### Exercise task
Write the records out again, keeping each line exactly as it is.

### Records supplied

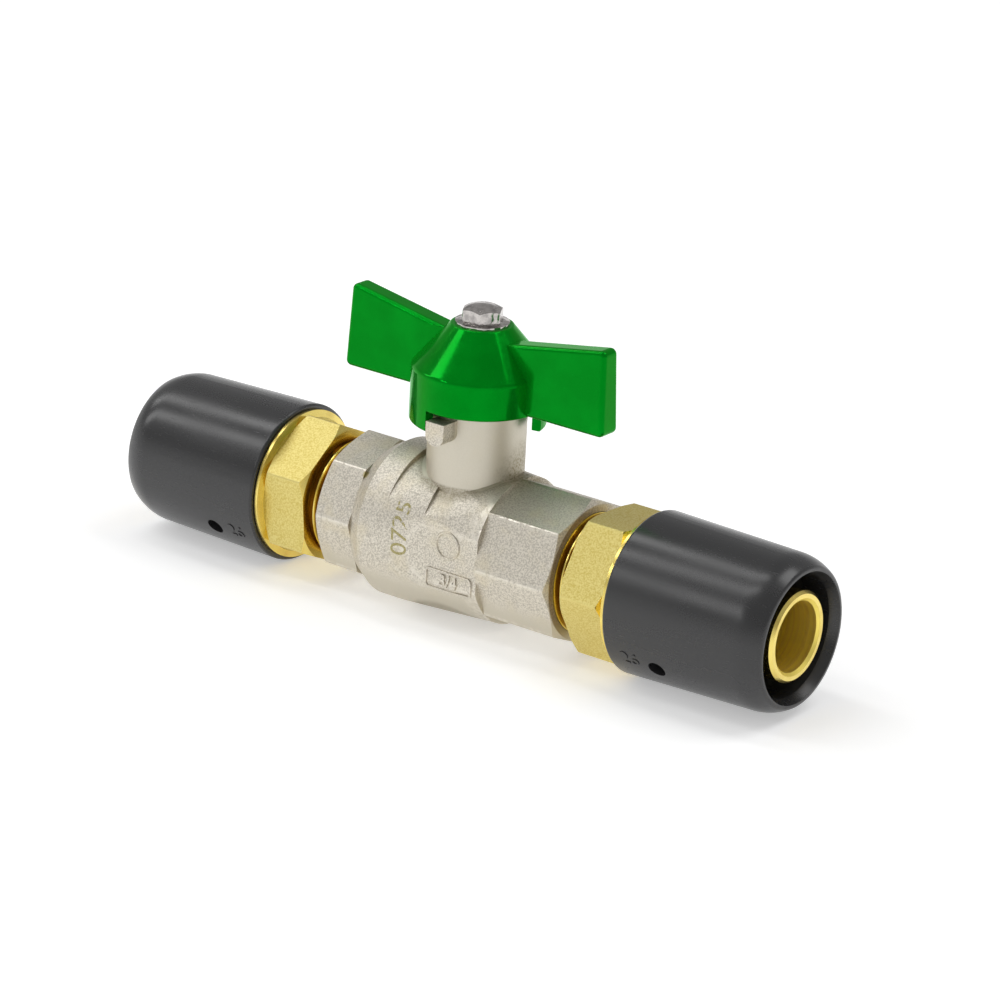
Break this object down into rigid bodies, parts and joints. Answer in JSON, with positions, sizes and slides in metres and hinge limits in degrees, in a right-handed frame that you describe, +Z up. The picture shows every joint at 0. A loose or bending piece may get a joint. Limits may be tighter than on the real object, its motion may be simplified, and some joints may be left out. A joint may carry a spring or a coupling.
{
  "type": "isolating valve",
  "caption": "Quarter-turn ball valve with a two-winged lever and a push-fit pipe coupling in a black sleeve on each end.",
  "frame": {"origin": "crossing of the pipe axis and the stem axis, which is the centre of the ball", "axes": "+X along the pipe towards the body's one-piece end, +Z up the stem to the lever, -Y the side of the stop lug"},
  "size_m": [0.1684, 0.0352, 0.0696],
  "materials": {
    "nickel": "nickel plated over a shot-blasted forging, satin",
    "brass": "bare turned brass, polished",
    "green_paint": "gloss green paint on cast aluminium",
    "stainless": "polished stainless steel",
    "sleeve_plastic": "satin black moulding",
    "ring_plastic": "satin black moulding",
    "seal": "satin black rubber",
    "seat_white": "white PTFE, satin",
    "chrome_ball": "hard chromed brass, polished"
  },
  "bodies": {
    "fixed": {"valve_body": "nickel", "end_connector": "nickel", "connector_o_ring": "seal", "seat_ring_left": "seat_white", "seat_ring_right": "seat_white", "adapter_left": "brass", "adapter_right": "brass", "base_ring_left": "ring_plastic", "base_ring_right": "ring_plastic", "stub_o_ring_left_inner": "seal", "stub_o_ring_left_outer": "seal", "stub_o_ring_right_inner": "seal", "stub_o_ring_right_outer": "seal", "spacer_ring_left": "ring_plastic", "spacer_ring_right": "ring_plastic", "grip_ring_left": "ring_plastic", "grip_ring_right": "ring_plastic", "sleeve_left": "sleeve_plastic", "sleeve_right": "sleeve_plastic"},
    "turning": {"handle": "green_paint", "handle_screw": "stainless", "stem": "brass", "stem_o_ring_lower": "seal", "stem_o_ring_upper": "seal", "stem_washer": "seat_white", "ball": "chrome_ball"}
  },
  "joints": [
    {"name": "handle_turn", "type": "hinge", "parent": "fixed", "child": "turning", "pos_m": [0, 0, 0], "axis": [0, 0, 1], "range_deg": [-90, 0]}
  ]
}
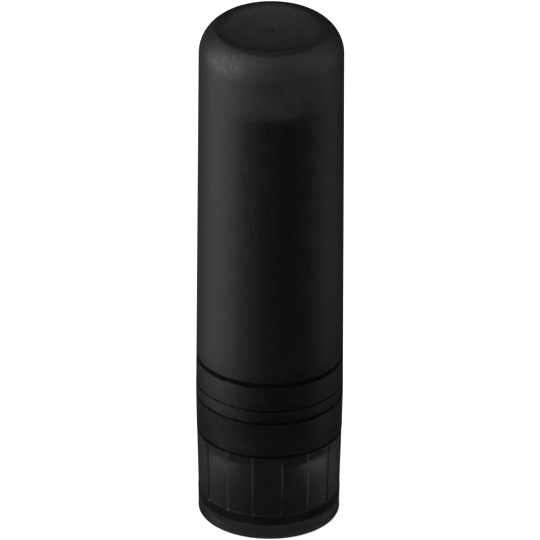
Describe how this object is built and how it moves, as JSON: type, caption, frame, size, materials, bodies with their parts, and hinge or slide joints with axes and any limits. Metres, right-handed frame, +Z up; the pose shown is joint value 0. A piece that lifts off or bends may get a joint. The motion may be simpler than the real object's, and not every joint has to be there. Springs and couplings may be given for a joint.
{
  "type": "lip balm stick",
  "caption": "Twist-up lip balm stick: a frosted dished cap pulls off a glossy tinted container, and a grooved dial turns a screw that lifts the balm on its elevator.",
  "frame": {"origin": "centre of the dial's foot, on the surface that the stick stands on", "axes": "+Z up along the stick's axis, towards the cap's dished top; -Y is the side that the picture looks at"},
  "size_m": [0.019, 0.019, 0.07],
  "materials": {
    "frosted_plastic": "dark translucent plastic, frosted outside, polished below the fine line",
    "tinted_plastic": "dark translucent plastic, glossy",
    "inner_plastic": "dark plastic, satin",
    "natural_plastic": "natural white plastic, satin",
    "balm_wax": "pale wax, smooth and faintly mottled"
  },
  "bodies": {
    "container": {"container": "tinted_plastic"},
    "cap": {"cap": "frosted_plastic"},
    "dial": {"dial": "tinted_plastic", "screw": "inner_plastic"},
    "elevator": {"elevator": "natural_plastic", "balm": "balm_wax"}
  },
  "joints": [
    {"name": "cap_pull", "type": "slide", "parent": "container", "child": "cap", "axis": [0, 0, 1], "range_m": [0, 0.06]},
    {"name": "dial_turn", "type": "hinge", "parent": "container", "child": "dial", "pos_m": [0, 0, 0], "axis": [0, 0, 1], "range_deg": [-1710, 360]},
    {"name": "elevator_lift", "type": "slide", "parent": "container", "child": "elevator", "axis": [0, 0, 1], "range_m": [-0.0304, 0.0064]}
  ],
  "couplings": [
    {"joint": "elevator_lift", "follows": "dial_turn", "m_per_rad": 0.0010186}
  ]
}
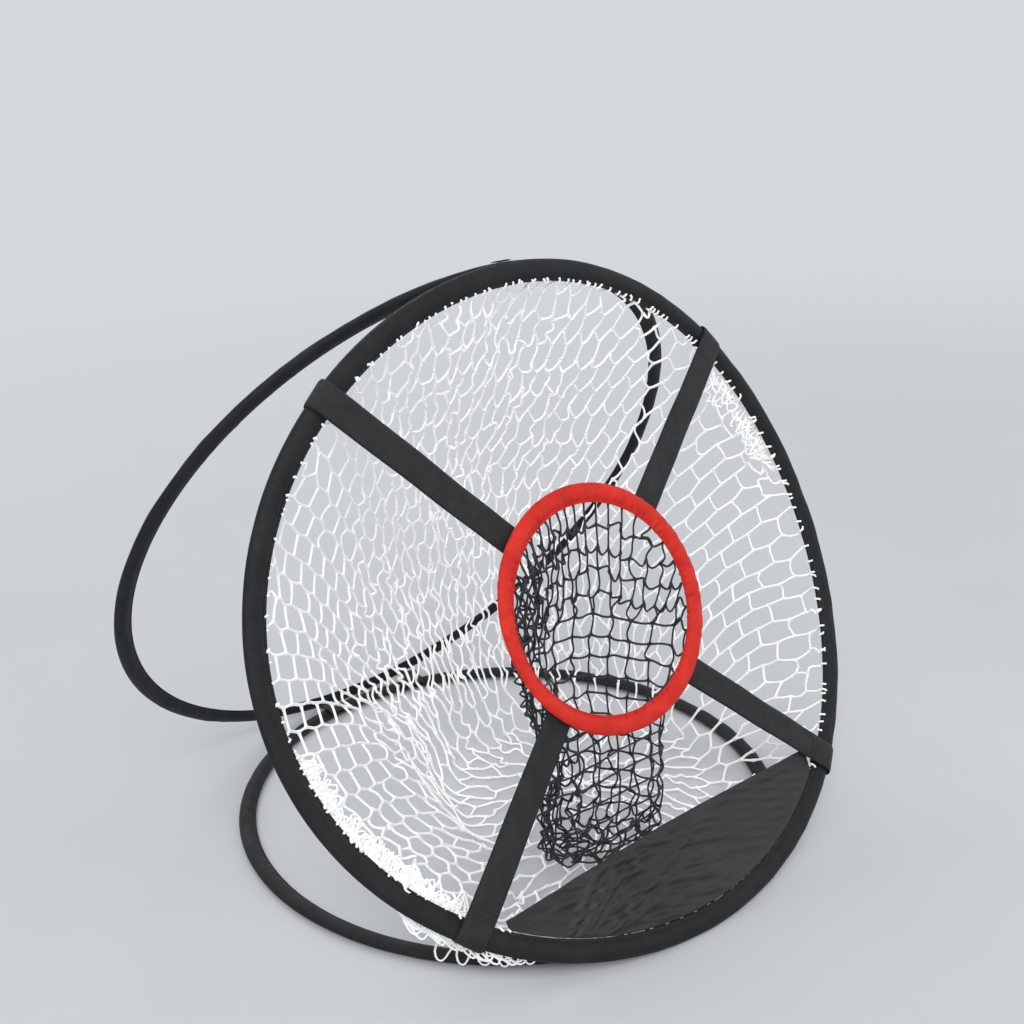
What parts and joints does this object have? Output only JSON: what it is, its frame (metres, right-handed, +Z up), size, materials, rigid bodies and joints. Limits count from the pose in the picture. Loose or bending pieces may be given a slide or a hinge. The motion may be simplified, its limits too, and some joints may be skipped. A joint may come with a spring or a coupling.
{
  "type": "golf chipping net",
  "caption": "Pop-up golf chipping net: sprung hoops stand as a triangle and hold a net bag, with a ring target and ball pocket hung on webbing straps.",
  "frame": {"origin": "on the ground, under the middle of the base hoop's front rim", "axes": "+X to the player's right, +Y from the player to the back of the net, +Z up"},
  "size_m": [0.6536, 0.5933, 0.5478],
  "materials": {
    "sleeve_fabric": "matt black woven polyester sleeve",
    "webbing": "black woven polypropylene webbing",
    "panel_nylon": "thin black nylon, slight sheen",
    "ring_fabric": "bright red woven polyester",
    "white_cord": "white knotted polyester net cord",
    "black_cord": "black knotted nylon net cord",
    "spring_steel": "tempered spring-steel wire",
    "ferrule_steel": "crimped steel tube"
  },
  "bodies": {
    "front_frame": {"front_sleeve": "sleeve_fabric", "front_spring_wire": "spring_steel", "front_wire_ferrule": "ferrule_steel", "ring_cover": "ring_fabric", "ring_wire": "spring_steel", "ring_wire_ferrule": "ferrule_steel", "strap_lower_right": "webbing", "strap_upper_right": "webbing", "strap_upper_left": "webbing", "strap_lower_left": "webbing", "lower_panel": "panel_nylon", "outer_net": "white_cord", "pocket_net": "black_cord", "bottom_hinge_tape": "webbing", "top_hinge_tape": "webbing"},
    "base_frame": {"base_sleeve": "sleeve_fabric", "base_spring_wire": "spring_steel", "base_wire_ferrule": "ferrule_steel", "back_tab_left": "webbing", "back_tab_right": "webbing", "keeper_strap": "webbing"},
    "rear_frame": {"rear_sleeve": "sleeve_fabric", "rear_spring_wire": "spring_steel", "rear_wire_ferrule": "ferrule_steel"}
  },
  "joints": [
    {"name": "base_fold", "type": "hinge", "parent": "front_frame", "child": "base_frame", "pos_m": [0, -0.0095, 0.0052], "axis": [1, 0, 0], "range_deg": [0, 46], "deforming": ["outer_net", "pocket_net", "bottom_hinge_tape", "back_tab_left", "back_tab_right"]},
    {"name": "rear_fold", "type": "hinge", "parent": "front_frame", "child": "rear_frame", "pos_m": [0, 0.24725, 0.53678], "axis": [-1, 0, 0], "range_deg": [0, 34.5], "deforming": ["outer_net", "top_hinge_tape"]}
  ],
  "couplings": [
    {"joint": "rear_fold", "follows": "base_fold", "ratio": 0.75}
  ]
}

### Correct result
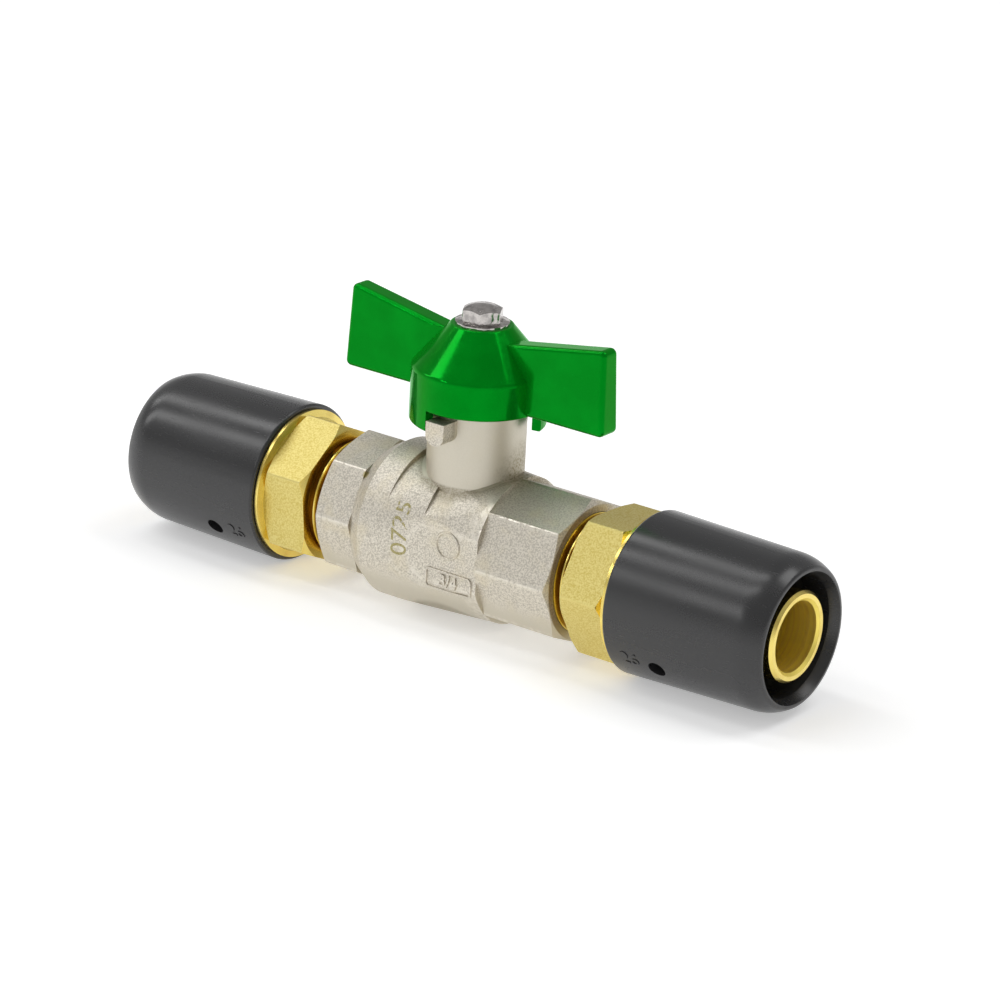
Break this object down into rigid bodies, parts and joints. Answer in JSON, with positions, sizes and slides in metres and hinge limits in degrees, in a right-handed frame that you describe, +Z up. The picture shows every joint at 0. A loose or bending piece may get a joint. Limits may be tighter than on the real object, its motion may be simplified, and some joints may be left out. A joint may carry a spring or a coupling.
{
  "type": "isolating valve",
  "caption": "Quarter-turn ball valve with a two-winged lever and a push-fit pipe coupling in a black sleeve on each end.",
  "frame": {"origin": "crossing of the pipe axis and the stem axis, which is the centre of the ball", "axes": "+X along the pipe towards the body's one-piece end, +Z up the stem to the lever, -Y the side of the stop lug"},
  "size_m": [0.1684, 0.0352, 0.0696],
  "materials": {
    "nickel": "nickel plated over a shot-blasted forging, satin",
    "brass": "bare turned brass, polished",
    "green_paint": "gloss green paint on cast aluminium",
    "stainless": "polished stainless steel",
    "sleeve_plastic": "satin black moulding",
    "ring_plastic": "satin black moulding",
    "seal": "satin black rubber",
    "seat_white": "white PTFE, satin",
    "chrome_ball": "hard chromed brass, polished"
  },
  "bodies": {
    "fixed": {"valve_body": "nickel", "end_connector": "nickel", "connector_o_ring": "seal", "seat_ring_left": "seat_white", "seat_ring_right": "seat_white", "adapter_left": "brass", "adapter_right": "brass", "base_ring_left": "ring_plastic", "base_ring_right": "ring_plastic", "stub_o_ring_left_inner": "seal", "stub_o_ring_left_outer": "seal", "stub_o_ring_right_inner": "seal", "stub_o_ring_right_outer": "seal", "spacer_ring_left": "ring_plastic", "spacer_ring_right": "ring_plastic", "grip_ring_left": "ring_plastic", "grip_ring_right": "ring_plastic", "sleeve_left": "sleeve_plastic", "sleeve_right": "sleeve_plastic"},
    "turning": {"handle": "green_paint", "handle_screw": "stainless", "stem": "brass", "stem_o_ring_lower": "seal", "stem_o_ring_upper": "seal", "stem_washer": "seat_white", "ball": "chrome_ball"}
  },
  "joints": [
    {"name": "handle_turn", "type": "hinge", "parent": "fixed", "child": "turning", "pos_m": [0, 0, 0], "axis": [0, 0, 1], "range_deg": [-90, 0]}
  ]
}
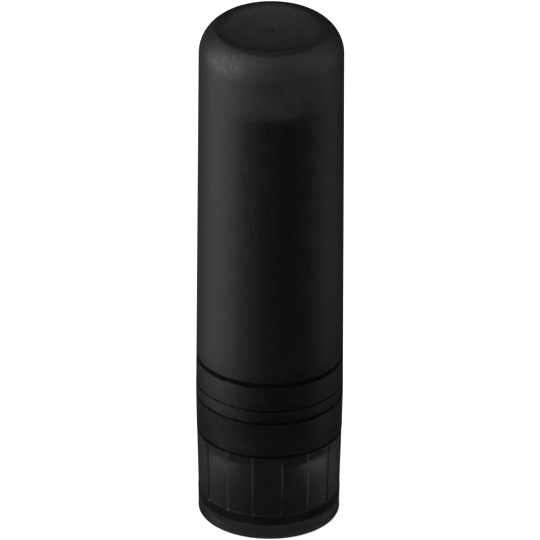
Describe how this object is built and how it moves, as JSON: type, caption, frame, size, materials, bodies with their parts, and hinge or slide joints with axes and any limits. Metres, right-handed frame, +Z up; the pose shown is joint value 0. A piece that lifts off or bends may get a joint. The motion may be simpler than the real object's, and not every joint has to be there. Springs and couplings may be given for a joint.
{
  "type": "lip balm stick",
  "caption": "Twist-up lip balm stick: a frosted dished cap pulls off a glossy tinted container, and a grooved dial turns a screw that lifts the balm on its elevator.",
  "frame": {"origin": "centre of the dial's foot, on the surface that the stick stands on", "axes": "+Z up along the stick's axis, towards the cap's dished top; -Y is the side that the picture looks at"},
  "size_m": [0.019, 0.019, 0.07],
  "materials": {
    "frosted_plastic": "dark translucent plastic, frosted outside, polished below the fine line",
    "tinted_plastic": "dark translucent plastic, glossy",
    "inner_plastic": "dark plastic, satin",
    "natural_plastic": "natural white plastic, satin",
    "balm_wax": "pale wax, smooth and faintly mottled"
  },
  "bodies": {
    "container": {"container": "tinted_plastic"},
    "cap": {"cap": "frosted_plastic"},
    "dial": {"dial": "tinted_plastic", "screw": "inner_plastic"},
    "elevator": {"elevator": "natural_plastic", "balm": "balm_wax"}
  },
  "joints": [
    {"name": "cap_pull", "type": "slide", "parent": "container", "child": "cap", "axis": [0, 0, 1], "range_m": [0, 0.06]},
    {"name": "dial_turn", "type": "hinge", "parent": "container", "child": "dial", "pos_m": [0, 0, 0], "axis": [0, 0, 1], "range_deg": [-1710, 360]},
    {"name": "elevator_lift", "type": "slide", "parent": "container", "child": "elevator", "axis": [0, 0, 1], "range_m": [-0.0304, 0.0064]}
  ],
  "couplings": [
    {"joint": "elevator_lift", "follows": "dial_turn", "m_per_rad": 0.0010186}
  ]
}
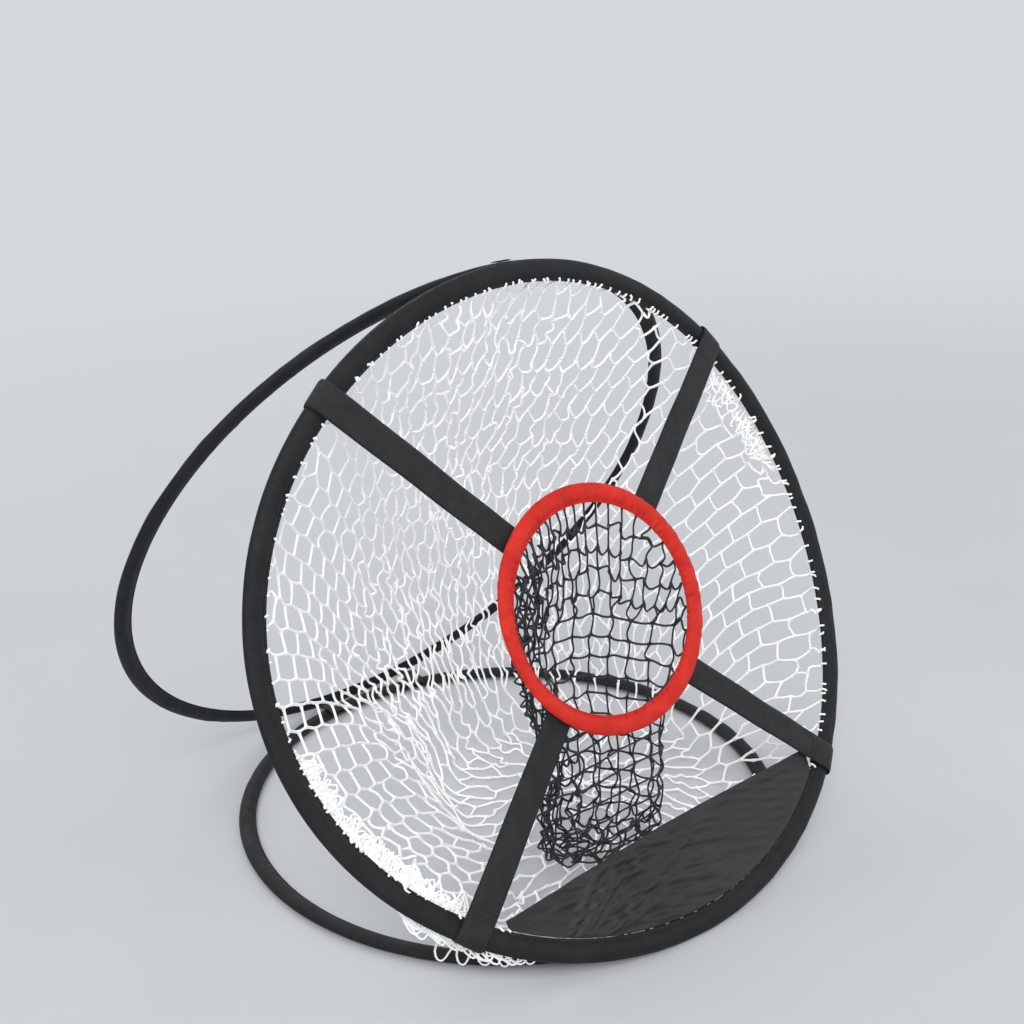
What parts and joints does this object have? Output only JSON: what it is, its frame (metres, right-handed, +Z up), size, materials, rigid bodies and joints. Limits count from the pose in the picture. Loose or bending pieces may be given a slide or a hinge. The motion may be simplified, its limits too, and some joints may be skipped. A joint may come with a spring or a coupling.
{
  "type": "golf chipping net",
  "caption": "Pop-up golf chipping net: sprung hoops stand as a triangle and hold a net bag, with a ring target and ball pocket hung on webbing straps.",
  "frame": {"origin": "on the ground, under the middle of the base hoop's front rim", "axes": "+X to the player's right, +Y from the player to the back of the net, +Z up"},
  "size_m": [0.6536, 0.5933, 0.5478],
  "materials": {
    "sleeve_fabric": "matt black woven polyester sleeve",
    "webbing": "black woven polypropylene webbing",
    "panel_nylon": "thin black nylon, slight sheen",
    "ring_fabric": "bright red woven polyester",
    "white_cord": "white knotted polyester net cord",
    "black_cord": "black knotted nylon net cord",
    "spring_steel": "tempered spring-steel wire",
    "ferrule_steel": "crimped steel tube"
  },
  "bodies": {
    "front_frame": {"front_sleeve": "sleeve_fabric", "front_spring_wire": "spring_steel", "front_wire_ferrule": "ferrule_steel", "ring_cover": "ring_fabric", "ring_wire": "spring_steel", "ring_wire_ferrule": "ferrule_steel", "strap_lower_right": "webbing", "strap_upper_right": "webbing", "strap_upper_left": "webbing", "strap_lower_left": "webbing", "lower_panel": "panel_nylon", "outer_net": "white_cord", "pocket_net": "black_cord", "bottom_hinge_tape": "webbing", "top_hinge_tape": "webbing"},
    "base_frame": {"base_sleeve": "sleeve_fabric", "base_spring_wire": "spring_steel", "base_wire_ferrule": "ferrule_steel", "back_tab_left": "webbing", "back_tab_right": "webbing", "keeper_strap": "webbing"},
    "rear_frame": {"rear_sleeve": "sleeve_fabric", "rear_spring_wire": "spring_steel", "rear_wire_ferrule": "ferrule_steel"}
  },
  "joints": [
    {"name": "base_fold", "type": "hinge", "parent": "front_frame", "child": "base_frame", "pos_m": [0, -0.0095, 0.0052], "axis": [1, 0, 0], "range_deg": [0, 46], "deforming": ["outer_net", "pocket_net", "bottom_hinge_tape", "back_tab_left", "back_tab_right"]},
    {"name": "rear_fold", "type": "hinge", "parent": "front_frame", "child": "rear_frame", "pos_m": [0, 0.24725, 0.53678], "axis": [-1, 0, 0], "range_deg": [0, 34.5], "deforming": ["outer_net", "top_hinge_tape"]}
  ],
  "couplings": [
    {"joint": "rear_fold", "follows": "base_fold", "ratio": 0.75}
  ]
}